INFORMATION SHOWN:

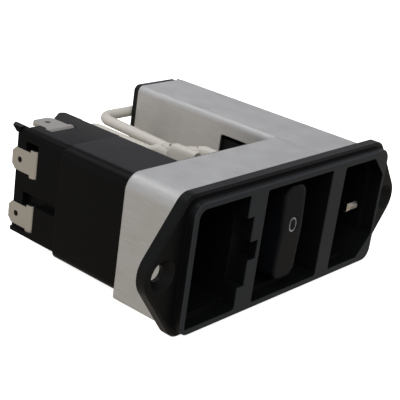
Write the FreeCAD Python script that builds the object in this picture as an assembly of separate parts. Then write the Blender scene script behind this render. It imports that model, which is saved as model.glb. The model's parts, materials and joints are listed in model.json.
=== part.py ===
"""Filtered power entry module: a flanged front with three bays (an empty fuse drawer bay, a rocker
switch and a mains inlet), an L-shaped metal can over it, a fuse and selector housing behind the left
bay and a line filter in the can's long leg behind the inlet.

Frame: millimetres, X to the right seen from the front, Y to the rear, Z up. The origin is the middle
of the flange's back plane, half way between the two screw holes.
"""
import FreeCAD, Part
import math
import os

# Bays, laid out from the can's left side to its right side
FUSE_BAY_INSET = 0.55
FUSE_BAY_WIDTH = 15.38
NOTCH_DEPTH = 2.1
NOTCH_HEIGHT = 15.38
FINGER_NOTCH_DEPTH = 2.42
FINGER_NOTCH_HEIGHT = 4.2
LEFT_PARTITION = 5.46
SWITCH_BAY_WIDTH = 23.26
RIGHT_PARTITION = 4.81
INLET_WIDTH = 16.83
INLET_HEIGHT = 24.66
INLET_CHAMFER = 4.8
INLET_DEPTH = 17.0
INLET_FLOOR = 1.8
INLET_INSET = 0.17
OPENING_MARGIN = 0.27
OPENING_CORNER_R = 0.6
FUSE_BAY_TOP_R = 2.0
POCKET_DEPTH = 3.4

# Collar: the raised rim round the three bays
COLLAR_WALL = 1.31
COLLAR_OVERHANG_X = 0.7
COLLAR_OVERHANG_Z = 0.25
COLLAR_PROUD = 1.92
COLLAR_CORNER_R = 2.8
COLLAR_LIP = 0.25

# Flange: a plate with six sides that narrows to a rounded ear at each end
FLANGE_RIM = 1.09
FLANGE_THICK = 2.6
FLANGE_EDGE = 0.45
EAR_SLOPE_DEG = 53.06
EAR_TIP_R = 5.85
EAR_TIP_REACH = 3.47
EAR_SHOULDER_R = 3.6
HOLE_REACH = 4.82
HOLE_R = 1.75
COUNTERSINK_R = 3.3

# Sleeve: the front moulding's walls behind the flange, inside the can
SLEEVE_LENGTH = 13.8
BAY_WALL = 1.2
INLET_WALL = 0.45
INLET_SLEEVE_WALL = 0.76

# Can: folded sheet, a cross leg behind the flange and a long leg behind the inlet
SHEET = 0.7
CAN_BEND_R = 3.5
CAN_FOOT_R = 0.8
CAN_OVERLAP = 0.58
CAN_CLEARANCE = 0.1
GROOVE_DEPTH = 0.3
LONG_LEG_WIDTH = 18.71
LONG_LEG_BEND_R = 1.6
SEAM_INSET = 0.88
SEAM_GAP = 0.05
WINDOW_LENGTH = 15.32
WINDOW_DROP = 3.92
WINDOW_CORNER_R = 0.6

# Fuse housing behind the left bay
FUSE_HOUSING_LENGTH = 20.2
HOUSING_WALL = 1.59
HOUSING_DROP = 0.12
HOUSING_EDGE_R = 3.0
HOUSING_FOOT_R = 2.0
HOUSING_SMALL_R = 0.6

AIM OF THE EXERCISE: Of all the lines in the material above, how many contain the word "FreeCAD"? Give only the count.

WRITTEN SOLUTION: 2